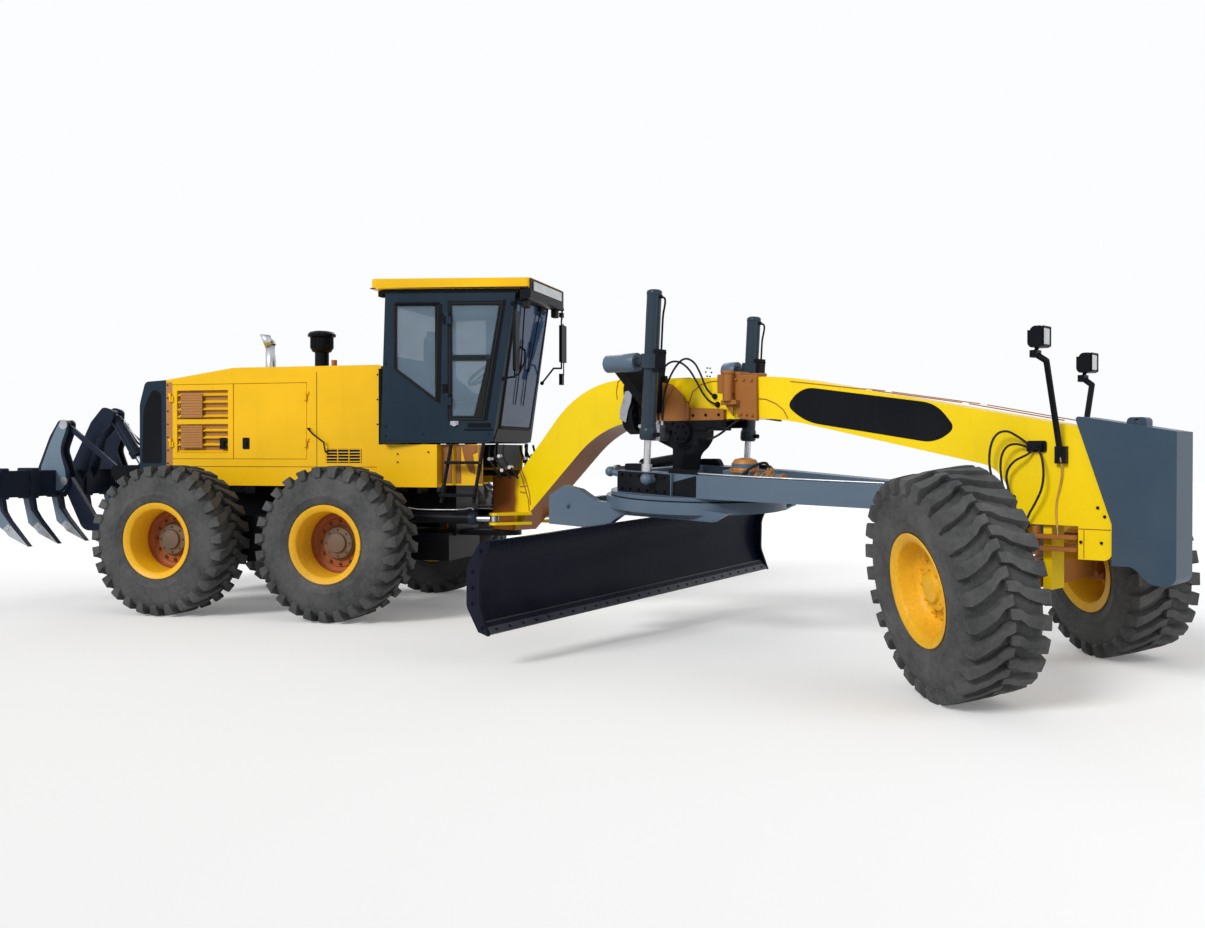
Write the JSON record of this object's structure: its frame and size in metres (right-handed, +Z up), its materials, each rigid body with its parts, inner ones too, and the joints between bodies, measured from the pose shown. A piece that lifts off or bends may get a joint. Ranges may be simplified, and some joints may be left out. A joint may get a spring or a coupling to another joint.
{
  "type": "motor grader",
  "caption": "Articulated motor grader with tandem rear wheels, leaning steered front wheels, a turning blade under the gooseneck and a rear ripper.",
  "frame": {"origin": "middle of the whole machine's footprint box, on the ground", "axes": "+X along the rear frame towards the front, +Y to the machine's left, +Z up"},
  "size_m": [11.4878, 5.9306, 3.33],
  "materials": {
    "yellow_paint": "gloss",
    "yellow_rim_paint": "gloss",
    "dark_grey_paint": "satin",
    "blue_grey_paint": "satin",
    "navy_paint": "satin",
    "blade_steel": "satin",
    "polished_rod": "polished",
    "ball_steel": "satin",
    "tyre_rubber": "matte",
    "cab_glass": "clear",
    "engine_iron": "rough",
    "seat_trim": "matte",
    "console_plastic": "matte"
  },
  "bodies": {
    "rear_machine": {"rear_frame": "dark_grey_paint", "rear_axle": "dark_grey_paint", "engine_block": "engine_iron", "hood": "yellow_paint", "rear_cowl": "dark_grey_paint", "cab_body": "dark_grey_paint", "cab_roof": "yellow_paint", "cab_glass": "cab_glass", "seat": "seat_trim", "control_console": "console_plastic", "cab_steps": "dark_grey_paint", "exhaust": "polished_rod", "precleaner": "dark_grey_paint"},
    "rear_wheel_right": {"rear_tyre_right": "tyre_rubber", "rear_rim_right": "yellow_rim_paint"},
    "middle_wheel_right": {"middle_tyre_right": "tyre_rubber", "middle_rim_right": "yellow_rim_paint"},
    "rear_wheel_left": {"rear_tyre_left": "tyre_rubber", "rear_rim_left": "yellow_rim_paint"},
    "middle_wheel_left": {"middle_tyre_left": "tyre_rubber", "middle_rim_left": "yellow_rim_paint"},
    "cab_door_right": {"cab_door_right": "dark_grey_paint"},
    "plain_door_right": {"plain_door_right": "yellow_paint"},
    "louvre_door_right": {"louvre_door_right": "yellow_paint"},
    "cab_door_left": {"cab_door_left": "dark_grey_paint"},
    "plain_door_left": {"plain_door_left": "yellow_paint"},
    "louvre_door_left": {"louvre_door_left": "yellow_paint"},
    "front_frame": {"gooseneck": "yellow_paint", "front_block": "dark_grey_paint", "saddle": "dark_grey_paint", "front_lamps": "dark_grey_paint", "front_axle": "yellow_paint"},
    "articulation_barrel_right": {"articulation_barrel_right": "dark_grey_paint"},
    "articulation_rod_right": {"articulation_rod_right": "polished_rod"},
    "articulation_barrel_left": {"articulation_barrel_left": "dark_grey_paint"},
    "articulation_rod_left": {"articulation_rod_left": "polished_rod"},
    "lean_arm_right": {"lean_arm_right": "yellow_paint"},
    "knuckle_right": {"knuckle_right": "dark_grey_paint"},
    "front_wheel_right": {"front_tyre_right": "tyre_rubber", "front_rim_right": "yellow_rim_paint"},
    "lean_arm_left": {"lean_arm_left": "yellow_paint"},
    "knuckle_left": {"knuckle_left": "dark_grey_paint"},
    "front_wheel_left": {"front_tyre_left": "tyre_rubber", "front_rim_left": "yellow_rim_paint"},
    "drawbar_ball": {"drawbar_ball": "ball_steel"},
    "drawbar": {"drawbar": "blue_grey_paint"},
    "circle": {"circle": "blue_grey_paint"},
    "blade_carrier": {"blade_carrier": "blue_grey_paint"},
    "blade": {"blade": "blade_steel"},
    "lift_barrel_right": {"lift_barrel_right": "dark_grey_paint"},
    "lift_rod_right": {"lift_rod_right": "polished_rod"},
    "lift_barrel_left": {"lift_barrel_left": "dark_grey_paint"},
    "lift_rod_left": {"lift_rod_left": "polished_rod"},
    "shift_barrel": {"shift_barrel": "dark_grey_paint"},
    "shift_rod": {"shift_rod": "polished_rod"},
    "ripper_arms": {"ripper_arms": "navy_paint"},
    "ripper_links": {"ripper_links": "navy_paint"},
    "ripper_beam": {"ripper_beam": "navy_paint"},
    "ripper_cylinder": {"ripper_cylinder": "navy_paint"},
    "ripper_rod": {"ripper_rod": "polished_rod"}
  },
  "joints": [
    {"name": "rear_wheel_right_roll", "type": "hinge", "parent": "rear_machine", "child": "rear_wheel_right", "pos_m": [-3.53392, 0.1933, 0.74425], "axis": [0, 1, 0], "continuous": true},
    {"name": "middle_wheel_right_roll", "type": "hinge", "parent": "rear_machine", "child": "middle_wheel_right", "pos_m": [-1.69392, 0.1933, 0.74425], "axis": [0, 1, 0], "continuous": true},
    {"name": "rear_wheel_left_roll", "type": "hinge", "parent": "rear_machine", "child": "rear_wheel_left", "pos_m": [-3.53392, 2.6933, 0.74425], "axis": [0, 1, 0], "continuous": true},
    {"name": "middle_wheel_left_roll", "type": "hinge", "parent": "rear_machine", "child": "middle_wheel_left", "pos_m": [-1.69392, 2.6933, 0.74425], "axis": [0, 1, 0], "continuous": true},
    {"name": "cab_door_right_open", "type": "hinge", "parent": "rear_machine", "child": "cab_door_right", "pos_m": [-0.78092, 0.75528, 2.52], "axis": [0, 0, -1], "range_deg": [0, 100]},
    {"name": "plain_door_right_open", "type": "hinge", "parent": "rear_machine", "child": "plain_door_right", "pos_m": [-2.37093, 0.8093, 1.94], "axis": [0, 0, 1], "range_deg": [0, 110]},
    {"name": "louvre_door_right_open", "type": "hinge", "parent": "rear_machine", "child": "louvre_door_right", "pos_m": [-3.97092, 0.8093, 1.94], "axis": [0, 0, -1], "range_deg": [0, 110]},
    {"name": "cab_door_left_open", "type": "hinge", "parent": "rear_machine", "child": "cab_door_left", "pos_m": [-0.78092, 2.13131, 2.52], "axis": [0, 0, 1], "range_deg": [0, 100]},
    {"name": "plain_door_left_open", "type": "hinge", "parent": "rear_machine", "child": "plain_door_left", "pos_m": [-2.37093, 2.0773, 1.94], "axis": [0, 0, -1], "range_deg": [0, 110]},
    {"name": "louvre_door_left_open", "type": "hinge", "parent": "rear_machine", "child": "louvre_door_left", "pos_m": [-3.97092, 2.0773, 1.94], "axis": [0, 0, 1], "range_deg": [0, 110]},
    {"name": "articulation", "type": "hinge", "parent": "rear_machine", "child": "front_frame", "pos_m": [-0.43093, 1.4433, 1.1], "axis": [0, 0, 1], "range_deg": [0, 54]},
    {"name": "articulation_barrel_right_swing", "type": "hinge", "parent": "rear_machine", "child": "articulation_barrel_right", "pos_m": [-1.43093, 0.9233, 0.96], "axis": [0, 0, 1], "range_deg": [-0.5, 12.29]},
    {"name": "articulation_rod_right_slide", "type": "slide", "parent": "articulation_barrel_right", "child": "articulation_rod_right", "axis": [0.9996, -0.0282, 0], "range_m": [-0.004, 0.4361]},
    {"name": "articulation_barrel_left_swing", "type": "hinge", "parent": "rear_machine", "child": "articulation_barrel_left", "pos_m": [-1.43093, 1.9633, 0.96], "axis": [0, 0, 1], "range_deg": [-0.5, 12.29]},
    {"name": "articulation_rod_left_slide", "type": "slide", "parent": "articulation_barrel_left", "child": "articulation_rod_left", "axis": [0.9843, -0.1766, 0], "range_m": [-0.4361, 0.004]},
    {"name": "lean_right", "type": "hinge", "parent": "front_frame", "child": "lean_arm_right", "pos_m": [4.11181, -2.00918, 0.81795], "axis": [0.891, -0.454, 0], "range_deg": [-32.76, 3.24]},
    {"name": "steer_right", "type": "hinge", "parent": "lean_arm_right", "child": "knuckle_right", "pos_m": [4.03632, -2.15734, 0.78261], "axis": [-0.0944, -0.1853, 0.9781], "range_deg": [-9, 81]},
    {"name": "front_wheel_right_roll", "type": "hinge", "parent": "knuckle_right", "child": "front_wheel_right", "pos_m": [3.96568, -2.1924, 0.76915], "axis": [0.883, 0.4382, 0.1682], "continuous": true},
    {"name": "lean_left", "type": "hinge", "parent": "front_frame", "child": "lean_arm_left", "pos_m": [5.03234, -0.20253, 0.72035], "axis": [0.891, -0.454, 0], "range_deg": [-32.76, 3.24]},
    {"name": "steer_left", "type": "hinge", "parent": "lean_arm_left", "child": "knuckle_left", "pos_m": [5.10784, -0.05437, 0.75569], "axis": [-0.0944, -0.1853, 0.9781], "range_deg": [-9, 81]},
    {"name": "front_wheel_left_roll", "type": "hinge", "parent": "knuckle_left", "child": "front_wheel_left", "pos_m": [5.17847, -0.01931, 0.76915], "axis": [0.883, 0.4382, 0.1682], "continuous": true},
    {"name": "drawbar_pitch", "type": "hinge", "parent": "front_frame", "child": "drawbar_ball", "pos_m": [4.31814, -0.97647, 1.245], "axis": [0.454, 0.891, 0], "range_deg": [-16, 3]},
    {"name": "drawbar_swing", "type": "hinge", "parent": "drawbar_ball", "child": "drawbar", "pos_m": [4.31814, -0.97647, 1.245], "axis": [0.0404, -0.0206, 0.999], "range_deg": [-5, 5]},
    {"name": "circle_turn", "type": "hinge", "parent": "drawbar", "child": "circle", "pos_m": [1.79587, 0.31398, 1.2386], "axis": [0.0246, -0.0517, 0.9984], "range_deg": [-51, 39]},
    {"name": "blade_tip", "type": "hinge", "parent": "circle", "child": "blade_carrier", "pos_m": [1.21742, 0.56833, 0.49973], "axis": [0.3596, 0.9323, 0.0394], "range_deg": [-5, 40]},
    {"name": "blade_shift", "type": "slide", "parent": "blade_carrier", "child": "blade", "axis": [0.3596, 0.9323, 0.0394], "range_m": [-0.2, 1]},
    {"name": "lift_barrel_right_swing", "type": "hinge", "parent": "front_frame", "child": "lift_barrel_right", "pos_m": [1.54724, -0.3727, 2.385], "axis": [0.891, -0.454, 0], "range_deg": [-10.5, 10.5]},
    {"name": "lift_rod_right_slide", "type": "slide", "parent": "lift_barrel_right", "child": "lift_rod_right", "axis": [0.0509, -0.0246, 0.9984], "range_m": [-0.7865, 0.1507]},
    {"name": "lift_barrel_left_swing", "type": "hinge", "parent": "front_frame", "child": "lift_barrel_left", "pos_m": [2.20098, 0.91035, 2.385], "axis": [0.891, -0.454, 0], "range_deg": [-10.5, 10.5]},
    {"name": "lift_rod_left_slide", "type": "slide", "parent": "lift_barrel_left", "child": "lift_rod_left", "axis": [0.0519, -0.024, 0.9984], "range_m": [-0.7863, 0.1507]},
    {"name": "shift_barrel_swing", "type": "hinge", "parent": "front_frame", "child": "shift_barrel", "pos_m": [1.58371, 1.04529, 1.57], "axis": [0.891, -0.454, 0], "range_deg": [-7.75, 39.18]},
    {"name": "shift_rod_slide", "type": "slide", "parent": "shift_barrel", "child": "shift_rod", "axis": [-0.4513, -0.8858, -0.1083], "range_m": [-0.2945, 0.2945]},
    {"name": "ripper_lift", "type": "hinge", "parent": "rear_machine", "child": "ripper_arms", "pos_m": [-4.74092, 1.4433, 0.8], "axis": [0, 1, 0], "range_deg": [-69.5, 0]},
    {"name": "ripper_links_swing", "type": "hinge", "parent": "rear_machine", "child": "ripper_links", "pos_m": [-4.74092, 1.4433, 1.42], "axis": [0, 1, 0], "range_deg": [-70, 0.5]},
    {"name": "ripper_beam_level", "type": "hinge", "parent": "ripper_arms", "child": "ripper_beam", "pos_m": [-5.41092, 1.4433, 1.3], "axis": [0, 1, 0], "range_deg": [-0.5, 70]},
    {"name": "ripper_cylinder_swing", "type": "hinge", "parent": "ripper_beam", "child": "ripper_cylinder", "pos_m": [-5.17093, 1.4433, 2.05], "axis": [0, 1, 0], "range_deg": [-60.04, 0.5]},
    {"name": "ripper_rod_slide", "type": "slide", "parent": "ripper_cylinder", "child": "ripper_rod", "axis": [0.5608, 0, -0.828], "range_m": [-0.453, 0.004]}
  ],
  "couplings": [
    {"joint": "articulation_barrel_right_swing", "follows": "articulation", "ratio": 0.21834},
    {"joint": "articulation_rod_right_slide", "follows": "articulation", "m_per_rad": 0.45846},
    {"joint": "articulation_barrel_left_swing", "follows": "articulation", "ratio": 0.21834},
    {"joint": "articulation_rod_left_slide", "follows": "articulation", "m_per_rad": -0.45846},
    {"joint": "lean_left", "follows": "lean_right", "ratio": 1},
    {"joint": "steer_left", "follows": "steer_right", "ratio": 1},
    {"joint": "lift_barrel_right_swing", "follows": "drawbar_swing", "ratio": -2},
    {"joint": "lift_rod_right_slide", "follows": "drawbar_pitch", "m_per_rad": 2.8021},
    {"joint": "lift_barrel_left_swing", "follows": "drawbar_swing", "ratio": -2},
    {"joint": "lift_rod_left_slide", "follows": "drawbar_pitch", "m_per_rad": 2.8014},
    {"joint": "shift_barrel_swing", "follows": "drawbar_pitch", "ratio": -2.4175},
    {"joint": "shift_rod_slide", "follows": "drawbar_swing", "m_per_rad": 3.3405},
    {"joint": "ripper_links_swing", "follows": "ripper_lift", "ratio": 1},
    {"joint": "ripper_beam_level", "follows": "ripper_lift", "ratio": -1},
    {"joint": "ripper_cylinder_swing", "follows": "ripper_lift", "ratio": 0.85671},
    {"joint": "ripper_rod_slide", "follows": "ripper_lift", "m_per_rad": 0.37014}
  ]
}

+===+

§ **What you should do**: Give only the count of lines in the data that include the string "bodies".

§ **In response**: 2